Alhasil, gulirann kisahnya pun terasa padat pula mempunyai sebuah korelasi tersendiri, tak hanya sekedar sambung sulam maupun jahit paksa. Itu belum seberapa, tunggu kala Capernaum turut pula mengisahkan perjuangan seorang imigran asal Ethiopia bernama Rahil (Yordanos Shiferaw) dengan sang putera semata wayangnya, Yonas (Boulwatife Treasure Bankole) ketika Zain kabur dari rumah dan menyusuri kota Beirut. Berbanding terbalik dengan sang ibu, Rahil justru memiliki cinta dan kasih sayang terhadap sang putera, ia pun rela melakukan apa saja demi Yonas, pula dengan senang hati menerima Zain.

Kondisi diatas bak sebuah kebalikan di tengah kesamaan hidup. Ya, baik Rahil maupun keluarga Zain hidup dalam strata sosial bawah. Namun, perbedaan mencolok terdapat dari sikap mereka, kala Rahil lebih mempunyai hati nurani pula sisi kemanusiaan yang tinggi ketimbang orang tua Zain yang hanya mengandalkan sang anak, berlindung dari sebuah kata "kemiskinan" yang membuatnya menjual Sahar kepada Asaad karena takut sang anak tak dapat tidur di kasur yang empuk.

Dalam eksekusinya, Nadine Labaki menggunakan kemiskinan pula kehidupan jalanan sebagai eksploitasi cerita. Itu tersaji sedemikian apik pula kuat kala Nadine tak membuat kita mengasihi Zain, lebih dari itu-Nadine mengajak kita untuk merasakan pahit serta getir kehidupan yang dijalani seorang bocah berusia 12 tahun yang tak memiliki kartu keluarga. Poin ini menggiring sang titular charchter pada sebuah kausalitas yang membuatnya berada di bilik penjara Roumieh selama 5 tahun yang kemudian menghantarkannya pada sebuah kursi pengadilan. Ini yang menjadi titik balik opening sequence-nya.

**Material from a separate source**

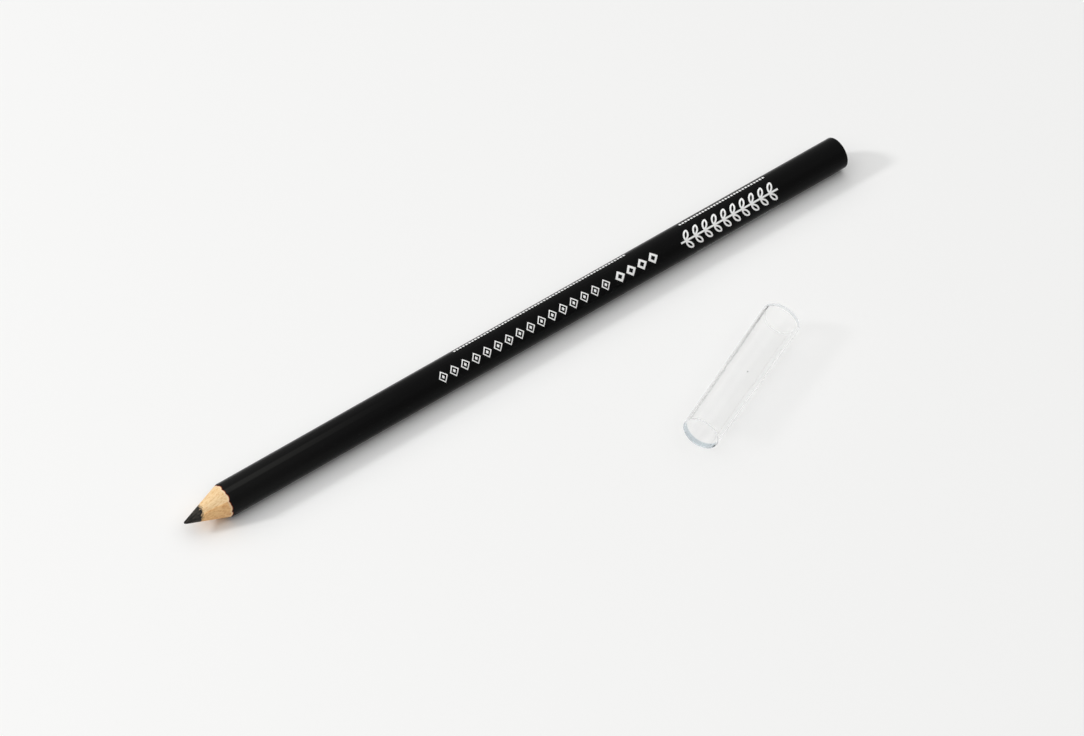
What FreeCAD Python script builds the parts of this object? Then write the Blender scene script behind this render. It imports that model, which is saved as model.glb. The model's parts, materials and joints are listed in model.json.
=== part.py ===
# A wooden kohl eyeliner pencil, with its clear cap lying beside it. Sizes are in millimetres.
# The pencil lies along X, with its point towards -X and its blunt end towards +X, and +Z is up.
# The origin is on the barrel's axis, halfway along its round length.
# A turn about the axis is measured from the side that faces -Y, rising towards +Z, in degrees.
import FreeCAD, Part
import math
import os

# Barrel, measured over the lacquer
overall_length = 175.3
barrel_diameter = 7.4
coat_thickness = 0.16
end_coat_thickness = 0.2
end_edge_round = 0.4

# Lead, and the flat plane along which two slats are glued, a little off the barrel's axis
lead_diameter = 3.1
seam_turn = 40.0
seam_offset = 0.18

# Sharpened end
point_length = 10.2
point_half_angle = 18.7
tip_round = 0.25
tip_flare = 32.0

# Flat strokes of the sharpener: the turn of each, and how far past point_length it runs out
strokes = (
    (-163.0, 0.12), (-140.0, 0.08), (-121.0, -0.05), (-98.0, 0.16),
    (-76.0, 0.02), (-52.0, 0.10), (-31.0, -0.08), (-12.0, 0.0),
    (17.0, 0.02), (31.0, -0.12), (58.0, 0.13), (78.0, 0.07),
    (105.0, 0.24), (127.0, 0.05), (149.0, 0.14), (172.0, -0.02),
)

# Outside of the cap, which is a little wider at its closed end
cap_length = 37.1
cap_mouth_wall = 0.35
cap_flare = 0.33
cap_end_wall = 0.35
cap_rim_round = 0.05
cap_end_round = 0.15

# Inside of the cap: a lip rounded up to a narrow flat, a bore that slides on the barrel, and past
# a slight step a wider bore around the point
cap_clearance = 0.05
cap_lip_flat = 0.03
cap_grip_length = 16.0
cap_step_length = 1.7
cap_step = 0.1
cap_floor_round = 0.25

# Where the cap lies: the middle of its mouth from the tip, and the way its closed end points
cap_from_tip = 98.0
cap_aside = 46.4
cap_turn = 23.2

# Sizes and places that follow
barrel_radius = barrel_diameter / 2
wood_radius = barrel_radius - coat_thickness
lead_radius = lead_diameter / 2
round_start = point_length + max(extra for turn, extra in strokes)
round_length = overall_length - end_edge_round - round_start
tip_x = -round_start - round_length / 2
end_x = tip_x + overall_length
wood_end_x = end_x - end_coat_thickness
blank_start = tip_x - barrel_radius
clear_of_barrel = 2 * barrel_diameter
cap_bore_radius = barrel_radius + cap_clearance
cap_mouth_radius = cap_bore_radius + cap_mouth_wall
cap_end_radius = cap_mouth_radius + cap_flare
cap_lip_round = cap_mouth_wall - cap_rim_round - cap_lip_flat
cap_side_length = cap_length - cap_end_round - cap_rim_round
cap_taper = math.atan(cap_flare / cap_side_length)

ORIGIN = FreeCAD.Vector(0, 0, 0)
X_AXIS = FreeCAD.Vector(1, 0, 0)
Y_AXIS = FreeCAD.Vector(0, 1, 0)
Z_AXIS = FreeCAD.Vector(0, 0, 1)


def face_turn(shape, turn):
    """Turns a shape that faces +Z about the barrel's axis until it faces the given turn."""
    shape.rotate(ORIGIN, X_AXIS, 90 - turn)
    return shape


def corner(x, y, radius, start_angle, end_angle):
    """An arc about (x, y) in the XY plane, between two angles in degrees."""
    ends = []
    for angle in (start_angle, (start_angle + end_angle) / 2, end_angle):
        turn = math.radians(angle)
        ends.append(FreeCAD.Vector(x + radius * math.cos(turn), y + radius * math.sin(turn), 0))
    return Part.Arc(*ends)


def revolved(*outline):
    """Revolves a closed outline about X: points and arcs in order, joined by straight lines."""
    starts = []
    ends = []
    edges = []
    for item in outline:
        is_point = isinstance(item, tuple)
        starts.append(FreeCAD.Vector(*item, 0) if is_point else item.StartPoint)
        ends.append(FreeCAD.Vector(*item, 0) if is_point else item.EndPoint)
        if not is_point:
            edges.append(item.toShape())
    for end, following in zip(ends, starts[1:] + starts[:1]):
        edges.append(Part.LineSegment(end, following).toShape())
    wire = Part.Wire(Part.__sortEdges__(edges))
    return Part.Face(wire).revolve(ORIGIN, X_AXIS, 360)


def rod(radius, start, end):
    """A round rod along the barrel's axis."""
    return Part.makeCylinder(radius, end - start, FreeCAD.Vector(start, 0, 0), X_AXIS)


def stroke_cutter(turn, extra):
    """The wood that one flat stroke of the sharpener takes away."""
    reach = 2 * point_length
    corner_at = FreeCAD.Vector(-reach, -clear_of_barrel, 0)
    slab = Part.makeBox(2 * reach, 2 * clear_of_barrel, clear_of_barrel, corner_at)
    slab.rotate(ORIGIN, Y_AXIS, -point_half_angle)
    slab.translate(FreeCAD.Vector(tip_x + point_length + extra, 0, barrel_radius))
    return face_turn(slab, turn)


def sharpened_form():
    """The space that the pencil fills once it is sharpened, with a sharp tip."""
    blank = rod(barrel_diameter, blank_start, end_x + barrel_diameter)
    return blank.cut([stroke_cutter(turn, extra) for turn, extra in strokes])


def worn_tip():
    """A long blunt form, round at the tip and flaring away behind it."""
    centre = tip_x + tip_round
    flare = math.radians(tip_flare)
    flare_end = centre + (lead_diameter - tip_round * math.cos(flare)) / math.tan(flare)
    return revolved(
        corner(centre, 0, tip_round, 180, 90 + tip_flare),
        (flare_end, lead_diameter),
        (end_x + lead_diameter, lead_diameter),
        (end_x + lead_diameter, 0),
    )


def lead_rod():
    """The round lead, before it is sharpened, centred on the plane of the glued slats."""
    lead = rod(lead_radius, blank_start, wood_end_x)
    lead.translate(FreeCAD.Vector(0, 0, seam_offset))
    return face_turn(lead, seam_turn + 90)


def slat(side):
    """One of two slats with its half-round groove: side 1 is above and behind, -1 in front."""
    base = 0 if side > 0 else -clear_of_barrel
    start = FreeCAD.Vector(blank_start, -clear_of_barrel, base)
    half = Part.makeBox(2 * overall_length, 2 * clear_of_barrel, clear_of_barrel, start)
    half.translate(FreeCAD.Vector(0, 0, seam_offset))
    half = face_turn(half, seam_turn + 90)
    return rod(wood_radius, blank_start, wood_end_x).common(half).cut(lead_rod())


def coat():
    """The lacquer, as a thin sleeve closed over the blunt end, before the point is cut."""
    outside = revolved(
        (blank_start, 0),
        (blank_start, barrel_radius),
        corner(end_x - end_edge_round, barrel_radius - end_edge_round, end_edge_round, 90, 0),
        (end_x, 0),
    )
    return outside.cut(rod(wood_radius, blank_start, wood_end_x))


def cap():
    """The clear cap, with the middle of its mouth at the origin and its closed end along +X."""
    floor = cap_length - cap_end_wall
    wide_radius = cap_bore_radius + cap_step
    step_end = cap_grip_length + cap_step_length
    lip_y = cap_bore_radius + cap_lip_round
    rim_y = cap_mouth_radius - cap_rim_round
    end_y = cap_end_radius - cap_end_round
    floor_y = wide_radius - cap_floor_round
    return revolved(
        corner(cap_lip_round, lip_y, cap_lip_round, 270, 180),
        corner(cap_rim_round, rim_y, cap_rim_round, 180, 90),
        corner(cap_length - cap_end_round, end_y, cap_end_round, 90, 0),
        (cap_length, 0),
        (floor, 0),
        corner(floor - cap_floor_round, floor_y, cap_floor_round, 0, 90),
        (step_end, wide_radius),
        (cap_grip_length, cap_bore_radius),
    )


def laid_down(shape):
    """The cap as it lies: on its tapered side, level with the underside of the barrel."""
    shape.rotate(ORIGIN, Y_AXIS, -math.degrees(cap_taper))
    shape.rotate(ORIGIN, Z_AXIS, cap_turn)
    side = cap_mouth_radius - cap_rim_round * math.tan(cap_taper)
    height = side * math.cos(cap_taper) - barrel_radius
    shape.translate(FreeCAD.Vector(tip_x + cap_from_tip, -cap_aside, height))
    return shape


form = sharpened_form()
pieces = {
    "kohl_lead": lead_rod().common(form).common(worn_tip()),
    "back_slat": slat(1).common(form),
    "front_slat": slat(-1).common(form),
    "lacquer_coat": coat().common(form),
    "clear_cap": laid_down(cap()),
}

os.makedirs("parts", exist_ok=True)
for name, piece in pieces.items():
    solid = piece.removeSplitter()
    box = solid.optimalBoundingBox(False)
    print(name, solid.isValid(), len(solid.Solids), "volume", round(solid.Volume, 3))
    print("  x", round(box.XMin, 3), round(box.XMax, 3), "y", round(box.YMin, 3), round(box.YMax, 3),
          "z", round(box.ZMin, 3), round(box.ZMax, 3))
    solid.exportStep("parts/" + name + ".step")
print("round length", round(round_length, 3), "tip at x", round(tip_x, 3))
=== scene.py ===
import bmesh
import bpy
import json
import math
from mathutils import Matrix, Vector


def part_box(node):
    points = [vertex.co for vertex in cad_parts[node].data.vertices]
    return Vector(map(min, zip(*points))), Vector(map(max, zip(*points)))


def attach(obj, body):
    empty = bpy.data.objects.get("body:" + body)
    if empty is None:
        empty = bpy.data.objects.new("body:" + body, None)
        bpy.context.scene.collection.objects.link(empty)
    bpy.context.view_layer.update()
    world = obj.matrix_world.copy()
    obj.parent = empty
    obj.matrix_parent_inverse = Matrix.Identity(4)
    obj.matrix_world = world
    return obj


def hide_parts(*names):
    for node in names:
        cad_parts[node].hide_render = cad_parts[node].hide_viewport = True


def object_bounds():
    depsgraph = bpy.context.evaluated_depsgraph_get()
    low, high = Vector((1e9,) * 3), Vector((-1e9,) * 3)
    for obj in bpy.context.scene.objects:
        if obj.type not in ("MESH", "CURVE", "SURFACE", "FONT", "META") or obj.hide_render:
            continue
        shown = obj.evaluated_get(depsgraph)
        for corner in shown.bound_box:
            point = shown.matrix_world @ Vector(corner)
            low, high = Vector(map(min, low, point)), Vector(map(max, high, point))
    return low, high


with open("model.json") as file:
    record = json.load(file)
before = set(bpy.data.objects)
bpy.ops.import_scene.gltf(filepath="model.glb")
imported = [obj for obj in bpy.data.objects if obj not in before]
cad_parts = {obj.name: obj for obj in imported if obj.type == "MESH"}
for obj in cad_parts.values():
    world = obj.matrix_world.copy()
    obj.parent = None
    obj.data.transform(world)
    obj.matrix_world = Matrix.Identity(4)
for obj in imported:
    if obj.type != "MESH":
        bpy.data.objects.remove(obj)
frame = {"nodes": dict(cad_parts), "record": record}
cad_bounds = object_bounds()

# The kohl lead: a rod of wax, oil and carbon black, pressed out and laid in the slats' grooves. The
# sharpener's blade has cut it to a point with narrow flats, and the first strokes wore its tip.
MM = 0.001
lead_low, lead_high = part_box("kohl_lead")
tip_x = lead_low.x
lead_centre_y = (lead_low.y + lead_high.y) / 2
lead_centre_z = (lead_low.z + lead_high.z) / 2
lead_radius = (lead_high.y - lead_low.y) / 2
kohl_black = (0.006, 0.0055, 0.005, 1)
kohl_grey = (0.045, 0.040, 0.032, 1)
kohl_bump = 0.03 * MM
splinter_colour = (0.48, 0.33, 0.19, 1)
splinter_reach = 0.572 * MM
splinter_edge = (lead_radius - 0.03 * MM, lead_radius + 0.01 * MM)
fine_detail_share = 0.55


class Amount:
    """A number or colour that varies over a surface. Arithmetic on it adds Math nodes."""

    def __init__(self, finish, socket):
        self.finish = finish
        self.socket = socket

    def out(self, name):
        """Another output of the node that this amount comes from."""
        return Amount(self.finish, self.socket.node.outputs[name])

    def math(self, operation, *values, clamp=False):
        settings = {"operation": operation, "use_clamp": clamp}
        return self.finish.node("ShaderNodeMath", settings, dict(enumerate(values)))

    def __add__(self, other):
        return self.math("ADD", self, other)

    def __mul__(self, other):
        return self.math("MULTIPLY", self, other)

    def __sub__(self, other):
        return self.math("SUBTRACT", self, other)

    def __rsub__(self, other):
        return self.math("SUBTRACT", other, self)

    def __truediv__(self, other):
        return self.math("DIVIDE", self, other)

    def __pow__(self, other):
        return self.math("POWER", self, other)

    __radd__ = __add__
    __rmul__ = __mul__

    def clamped(self):
        """The amount, held between 0 and 1."""
        return self.math("ADD", self, 0.0, clamp=True)

    def between(self, low, high):
        """An even change from low to high while the amount goes from 0 to 1."""
        return self * (high - low) + low

    def step(self, low, high):
        """A smooth rise from 0 to 1 while the amount goes from low to high."""
        settings = {"interpolation_type": "SMOOTHSTEP"}
        sockets = {"Value": self, "From Min": low, "From Max": high}
        return self.finish.node("ShaderNodeMapRange", settings, sockets)


class Finish:
    """A procedural material, or the world's shading, whose nodes are added one at a time."""

    def __init__(self, owner):
        owner.use_nodes = True
        self.owner = owner
        self.tree = owner.node_tree
        self.tree.nodes.clear()

    def node(self, kind, settings=None, sockets=None, out=0):
        """Adds a node: its settings first, then the values or links of its sockets."""
        made = self.tree.nodes.new(kind)
        for name, value in (settings or {}).items():
            setattr(made, name, value)
        for name, value in (sockets or {}).items():
            if isinstance(value, Amount):
                self.tree.links.new(value.socket, made.inputs[name])
            else:
                made.inputs[name].default_value = value
        return Amount(self, made.outputs[out]) if made.outputs else None

    def mix(self, factor, first, second):
        """A colour between two colours."""
        sockets = {0: factor, 6: first, 7: second}
        return self.node("ShaderNodeMix", {"data_type": "RGBA"}, sockets, out=2)

    def place(self):
        """Where a point of the surface is: along the pencil, and across it both ways, in metres."""
        spot = self.node("ShaderNodeTexCoord", out="Object")
        split = self.node("ShaderNodeSeparateXYZ", None, {"Vector": spot}, out="X")
        return split, split.out("Y"), split.out("Z")

    def noise(self, along, y, z, scale, detail, stretch=1.0):
        """Noise that runs along the pencil when stretch is over 1."""
        spot = self.node("ShaderNodeCombineXYZ", None, {"X": along / stretch, "Y": y, "Z": z})
        sockets = {"Vector": spot, "Scale": scale, "Detail": detail, "Roughness": fine_detail_share}
        return self.node("ShaderNodeTexNoise", None, sockets)

    def bump(self, height, distance):
        return self.node("ShaderNodeBump", None, {"Height": height, "Distance": distance})

    def shader(self, **sockets):
        """A shader whose sockets are named with a low line for each space."""
        named = {name.replace("_", " "): value for name, value in sockets.items()}
        return self.node("ShaderNodeBsdfPrincipled", None, named)

    def output(self, shader):
        self.node("ShaderNodeOutputMaterial", None, {"Surface": shader})
        return self.owner

    def surface(self, **sockets):
        """The shader that meets the light, as the material's output."""
        return self.output(self.shader(**sockets))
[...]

Keputusan Nadine dalam menentukan para pemain langsung dari lapangan adalah keputusan yang tepat. Zain Al Rafeea adalah seorang imigran asal Suriah yang pernah mengalami keadaan serupa. Hingga kala berada di layar, meskipun nihil sebuah pengalaman, Zain Al Rafeea mampu tampil memukau berkat performa natural yang dimilikinya, membuat sebuah perjalanan mencari senyuman ini begitu kentara pula realistis.

Capernaum adalah sebuah tontonan yang solid berkat eksekusi padat kaya makna yang dituturkan Nadine Labaki, sebuah gambaran realistis mengenai "sisi gelap kehidupan" yang akan selalu ada. Lewat Capernaum, Labaki dalam sebuah wawancara menuturkan bahwa ia ingin membuka mata dunia akan kondisi anak-anak yang tak seharusnya diemban mereka, mengharapakan sebuah harapan pula kehidupan yang layak sudah lebih dari cukup untuk mereka punya. Konklusi Capernaum menampilkan itu semua, kala senyum mengembang serta merta terpancar.